§ INFORMATION SUPPLIED:
☆ ☆ ☆ ☆ ☆ ☆ ☆

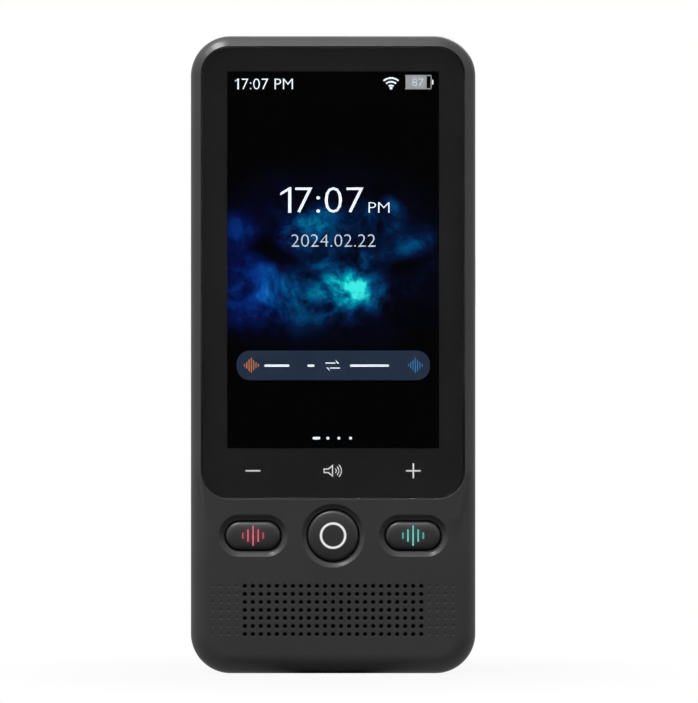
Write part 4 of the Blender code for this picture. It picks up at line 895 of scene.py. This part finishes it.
add_node(tree, "ShaderNodeOutputMaterial", {"Surface": shader.outputs[0]})


def dress(material, *nodes):
    """The CAD nodes keep their shape and take this material."""
    for node in nodes:
        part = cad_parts[node]
        part.data.materials.clear()
        part.data.materials.append(material)


dress(night, "lcd_panel")


# Screen marks: the readouts that the panel shows, as thin shining shapes in front of its picture.
# Time, date, radio and battery signs stand above, and the translation bar and the page dots below.
# Their places and sizes are pixels of the picture, which at_pixel and spot turn into real ones.
marks_front = 1.10 * mm
marks_back = 1.13 * mm
bar_front = 1.135 * mm
bar_back = 1.145 * mm
status_row = 82.6
clock_top, clock_foot = 187.5, 213.0
words_row = 365.6
bar_row = 365.3
dots_row = 438.0
radio_x, radio_foot = 391.0, 89.5
battery_x = 418.0
wave_step = 2.3
wave_heights = (2.8, 6.8, 11.6, 14.9, 9.8, 6.0, 2.8)


def at_pixel(x, y):
    """A place in the picture as x and z on the front."""
    return (x - middle_pixel_x) * pixel, (foot_pixel_y - y) * pixel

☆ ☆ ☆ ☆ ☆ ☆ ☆

§ PROBLEM DESCRIPTION: Output the complete data exactly as written.

§ TASK RESULT:
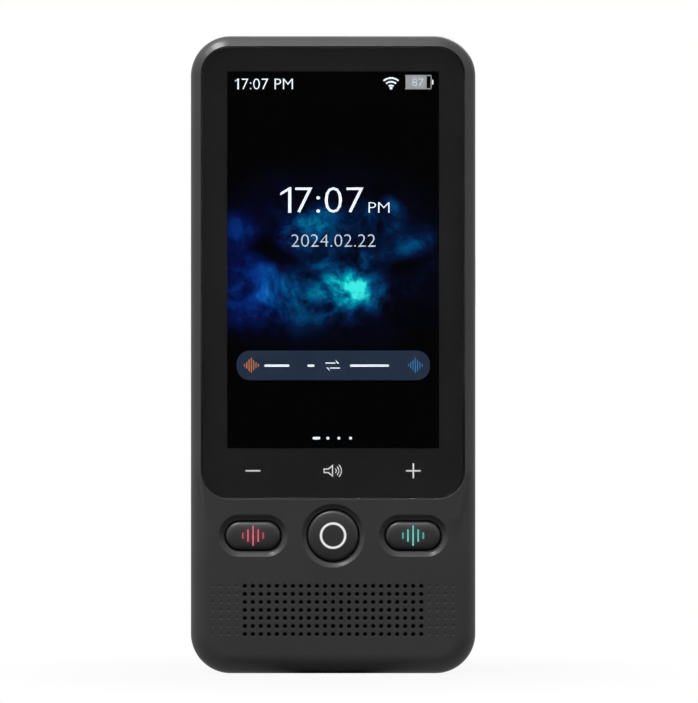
Write part 4 of the Blender code for this picture. It picks up at line 895 of scene.py. This part finishes it.
add_node(tree, "ShaderNodeOutputMaterial", {"Surface": shader.outputs[0]})


def dress(material, *nodes):
    """The CAD nodes keep their shape and take this material."""
    for node in nodes:
        part = cad_parts[node]
        part.data.materials.clear()
        part.data.materials.append(material)


dress(night, "lcd_panel")


# Screen marks: the readouts that the panel shows, as thin shining shapes in front of its picture.
# Time, date, radio and battery signs stand above, and the translation bar and the page dots below.
# Their places and sizes are pixels of the picture, which at_pixel and spot turn into real ones.
marks_front = 1.10 * mm
marks_back = 1.13 * mm
bar_front = 1.135 * mm
bar_back = 1.145 * mm
status_row = 82.6
clock_top, clock_foot = 187.5, 213.0
words_row = 365.6
bar_row = 365.3
dots_row = 438.0
radio_x, radio_foot = 391.0, 89.5
battery_x = 418.0
wave_step = 2.3
wave_heights = (2.8, 6.8, 11.6, 14.9, 9.8, 6.0, 2.8)


def at_pixel(x, y):
    """A place in the picture as x and z on the front."""
    return (x - middle_pixel_x) * pixel, (foot_pixel_y - y) * pixel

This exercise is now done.